Grounded in archival material, the early-Soviet segment of the project rewrites certain aspects of this formative period, proposing that transnational elements were laid out in the very foundations of Soviet cinema. Indeed, in its embryonic moments, the 1918 setting up of the Cine-photo section of Narkompros, the establishment of the All-Russian Department of Film and Photography (VFKO) in March 1919 and/or the August 1919 Nationalisation Decree, the new stakeholders prioritised the expansion of distribution routes to territories outside those under the control of Bolshevik authorities – Ukraine, Belarus, and the Baltic states. No doubt, this transnational effort primarily aimed to bolster the political outreach of the new Bolshevik state; however, it also testified to the fact that, right from the outset, the nascent Soviet film industry critically depended on expanded trade routes and, above all, on transnational sites of consumption.

 

Further into the 1920s, the project examines the way in which the expanded process of ‘cinefication’ [kinofikatsiia] went hand in hand with the Soviet policy of national emancipation. Research focuses on the activities of the Georgian Film Studio in Tbilisi (Sakhkinmretsvi studio), from its establishment in 1921 to the end of the decade.
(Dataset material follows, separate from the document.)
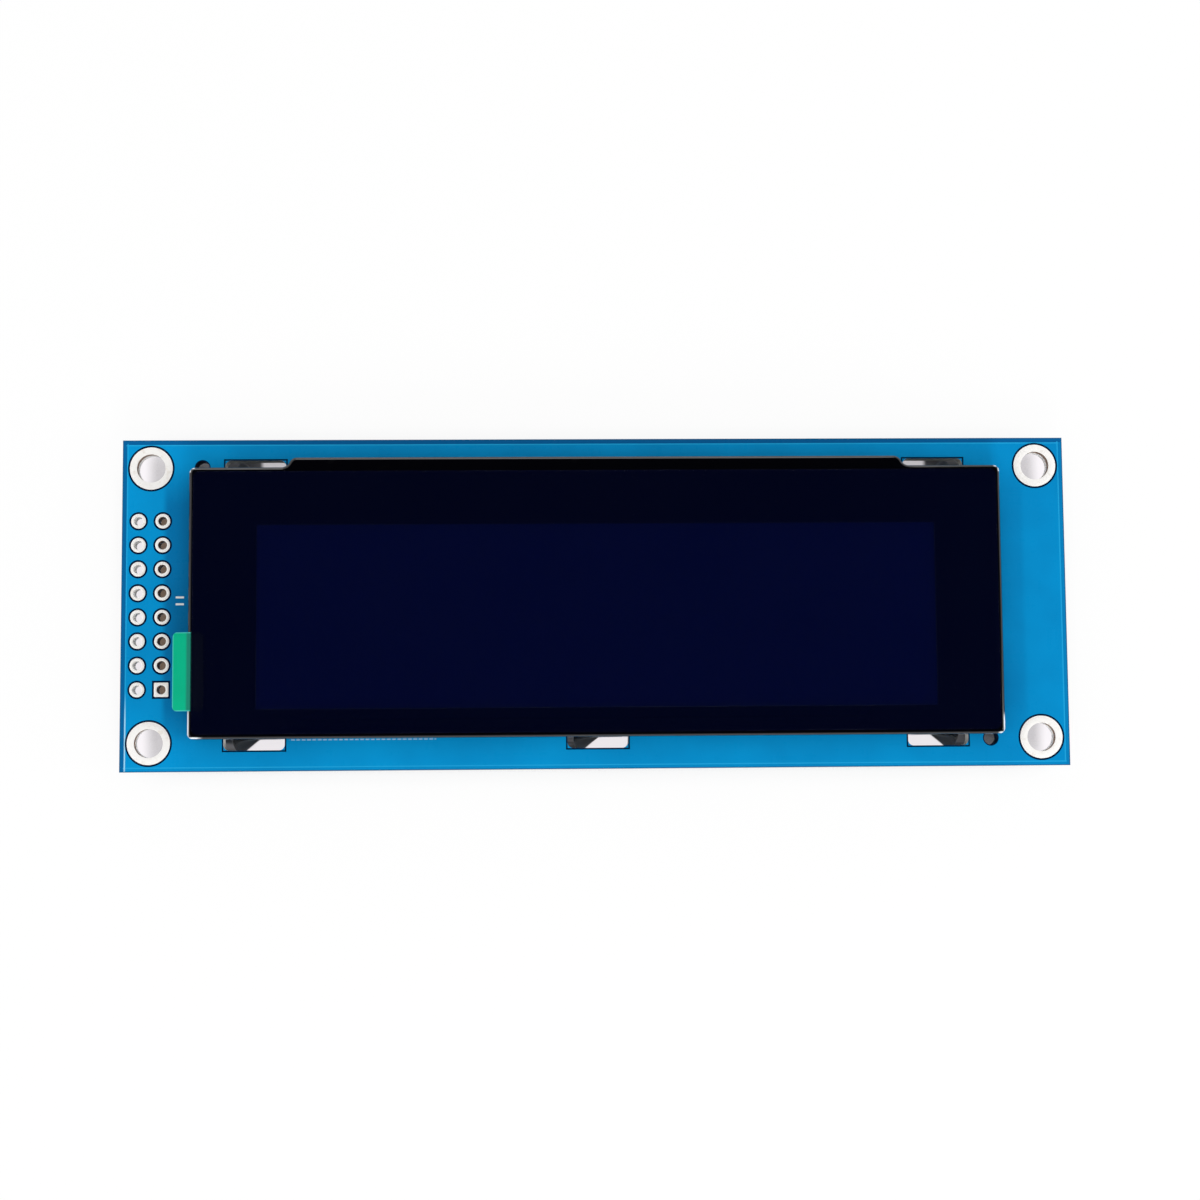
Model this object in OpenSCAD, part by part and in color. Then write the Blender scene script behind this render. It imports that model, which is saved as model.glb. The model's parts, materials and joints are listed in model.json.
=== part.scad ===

Along with the structural transformations of the Studio, emphasis is placed on its appropriation of avant-garde practices (e.g. montage) and the appointment of some of the leading avant-garde figures from the metropolitan centre (e.g. Sergei Tret’iakov). The resultant of this markedly transnational exchange was the birth of a vernacular film-language and the creation of a new form of artistic reflexivity in Soviet Georgia. The project explores the workings of this dynamic on the examples from two case studies, Lev Push & Nikoloz Shengelaia’s Giulli (1926/1927) and Nikoloz Shengelaia’s Eliso (1927).

 

Finally, the project revisits one of the key aspects of the early-Soviet use of the film-medium to identify and appropriate space as a political and national entity in the radically new, post-Soviet context. One of the project’s aims is to investigate the ways in which a number of post-Soviet filmmakers of different generations – most notably Otar Iosseliani, Sergei Loznitsa, Mikheil Kalatozishvili and Giorgi Ovashvili – hybridize and ‘disarticulate’ space; that is, perform a specific, cinematic undoing of geopolitical territory by constructing it as an uncharted or ambiguous entity, rather than a mapped and politically identified one. As a rule, this effacement of a geopolitical order is accompanied by the unleashing of human affects, often to a destructive effect. In this context, the project studies Iosseliani’s French films Gardens in Autumn [Jardins en automne, 2006] and In vino Veritas [1999], Loznitsa’s films My Joy [Счастье мое, 2010] and In the Fog [В тумане, 2012], Mikheil Kalatozishvili’s Wild Field [Дикое поле, 2009] and Giorgi Ovashvili’s The Other Bank [Gagma napiri, 2008], as a radical critique of political space – the key locus of power of the nation-state.